As for Canada, Susan Knabe, an assistant professor jointly in the department of women’s studies and feminist research and the Faculty of Information and Media Studies at the University of Western Ontario, reports that while gender studies programmes at the University of Guelph and McMaster University have recently been closed, her own institution’s programmes continue to recruit well. “The introduction of a gender studies component in high schools this year [in the province of Ontario] will be very helpful in making folks more aware of gender/women’s studies before they arrive at university,” she adds.
Given education secretary Michael Gove’s reputation for conservatism – exemplified by the new history curriculum he has developed with Simon Schama that all but eliminates the study of contributions made by anyone other than titled, white, British men and a handful of noble-born women – it is extremely difficult to imagine such an addition being made to UK school curricula.

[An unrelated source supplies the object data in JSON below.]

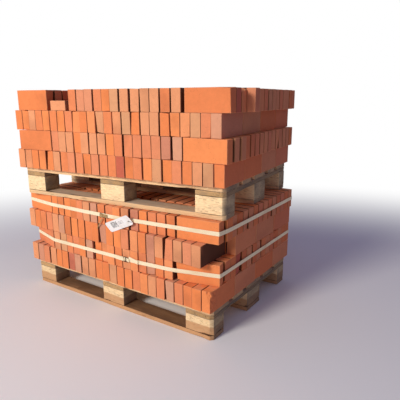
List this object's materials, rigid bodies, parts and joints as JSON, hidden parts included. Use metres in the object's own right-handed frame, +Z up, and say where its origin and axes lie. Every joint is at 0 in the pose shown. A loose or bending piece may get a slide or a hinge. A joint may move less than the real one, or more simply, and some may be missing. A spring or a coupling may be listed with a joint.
{
  "type": "pallet of bricks",
  "caption": "Stacked wooden pallets loaded with red bricks stood on edge; flat straps and a tag hold and mark the lower load.",
  "frame": {"origin": "on the ground, at the middle of the lower pallet's plan", "axes": "+X along the pallets' long side, to the right; +Y towards the back; +Z up"},
  "size_m": [1.3338, 0.9667, 1.088],
  "materials": {
    "pallet_board": "rough sawn, weathered",
    "pallet_block": "pressed chips, matt",
    "brick": "matt fired clay",
    "strap": "woven cord strap",
    "buckle_wire": "dark coated wire",
    "tag_card": "smooth card"
  },
  "bodies": {
    "root": {"bottom_strap": "strap", "bottom_strap_tail": "strap", "lower_block_back_left": "pallet_block", "lower_block_back_middle": "pallet_block", "lower_block_back_right": "pallet_block", "lower_block_front_left": "pallet_block", "lower_block_front_middle": "pallet_block", "lower_block_front_right": "pallet_block", "lower_block_middle_left": "pallet_block", "lower_block_middle_middle": "pallet_block", "lower_block_middle_right": "pallet_block", "lower_bottom_board_back": "pallet_board", "lower_bottom_board_front": "pallet_board", "lower_bottom_board_middle": "pallet_board", "lower_bricks_course_1": "brick", "lower_bricks_course_2": "brick", "lower_bricks_course_3": "brick", "lower_bricks_course_4": "brick", "lower_deck_board_1": "pallet_board", "lower_deck_board_2": "pallet_board", "lower_deck_board_3": "pallet_board", "lower_deck_board_4": "pallet_board", "lower_deck_board_5": "pallet_board", "lower_stringer_board_left": "pallet_board", "lower_stringer_board_middle": "pallet_board", "lower_stringer_board_right": "pallet_board", "strap_buckle": "buckle_wire", "strap_knot": "strap", "tag": "tag_card", "top_strap": "strap", "top_strap_tail": "strap", "upper_block_back_left": "pallet_block", "upper_block_back_middle": "pallet_block", "upper_block_back_right": "pallet_block", "upper_block_front_left": "pallet_block", "upper_block_front_middle": "pallet_block", "upper_block_front_right": "pallet_block", "upper_block_middle_left": "pallet_block", "upper_block_middle_middle": "pallet_block", "upper_block_middle_right": "pallet_block", "upper_bottom_board_back": "pallet_board", "upper_bottom_board_front": "pallet_board", "upper_bottom_board_middle": "pallet_board", "upper_bricks_course_1": "brick", "upper_bricks_course_2": "brick", "upper_bricks_course_3": "brick", "upper_bricks_course_4": "brick", "upper_deck_board_1": "pallet_board", "upper_deck_board_2": "pallet_board", "upper_deck_board_3": "pallet_board", "upper_deck_board_4": "pallet_board", "upper_deck_board_5": "pallet_board", "upper_stringer_board_left": "pallet_board", "upper_stringer_board_middle": "pallet_board", "upper_stringer_board_right": "pallet_board"}
  },
  "joints": []
}
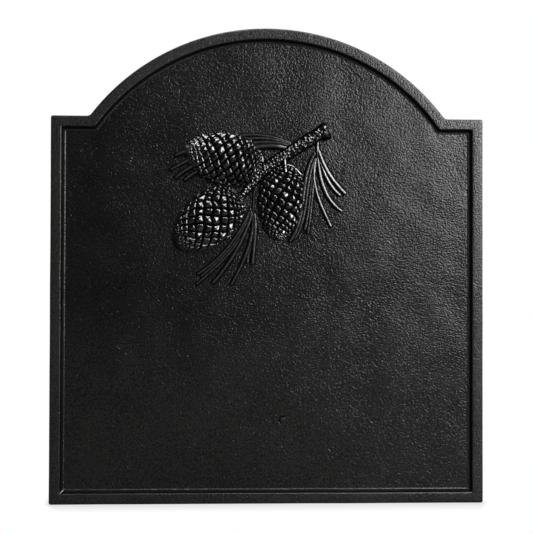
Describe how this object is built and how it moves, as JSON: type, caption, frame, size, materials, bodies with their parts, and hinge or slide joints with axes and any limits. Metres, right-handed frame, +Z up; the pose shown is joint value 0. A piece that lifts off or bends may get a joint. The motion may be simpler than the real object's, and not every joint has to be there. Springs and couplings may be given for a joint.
{
  "type": "fireback",
  "caption": "Cast-iron fireback: an arched plate with a raised rim and a sprig of pine cones in relief, standing on rear legs bolted to bosses on its back.",
  "frame": {"origin": "middle of the plate's bottom edge, at half the thickness of its flat panel", "axes": "+X to the right seen from the front, -Y towards the room, +Z up"},
  "size_m": [0.508, 0.117, 0.5569],
  "materials": {
    "plate_iron": "satin black heat-proof paint over a sand-cast skin",
    "relief_iron": "the same black paint, glossier on the raised relief",
    "leg_iron": "satin black heat-proof paint over a sand-cast skin",
    "bolt_steel": "black-oxide steel",
    "washer_steel": "black-oxide steel"
  },
  "bodies": {
    "root": {"back_plate": "plate_iron", "rim_moulding": "plate_iron", "cone_upper": "relief_iron", "cone_lower": "relief_iron", "cone_right": "relief_iron", "branch": "relief_iron", "needles_top": "relief_iron", "needles_left": "relief_iron", "needles_bottom": "relief_iron", "needles_right": "relief_iron", "leg_left": "leg_iron", "leg_right": "leg_iron", "leg_bolts": "bolt_steel", "flat_washers": "washer_steel", "spring_washers": "washer_steel"}
  },
  "joints": []
}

But it is precisely because we are witness to an increase in social divisiveness in education, as in many social policies, that young people in the UK more urgently than ever need to be taught to think critically about how power works with regard to categories of sex, gender, multiculturalism, race, (dis)ability and socio-economic class.
Evelyn Torton Beck wrote in an article on the role of feminist education in 1990 that “women’s studies is at the centre of a revolution whose aim is nothing less than the transformation of the university”. But, as a scholar who believes that teaching is a form of activism, I would agree with the graduates quoted above and argue that what is taught and written in the academy can lead to social transformation. And this is why the disappearance of so many programmes in women’s, gender and sexuality studies should be a cause of concern to us all.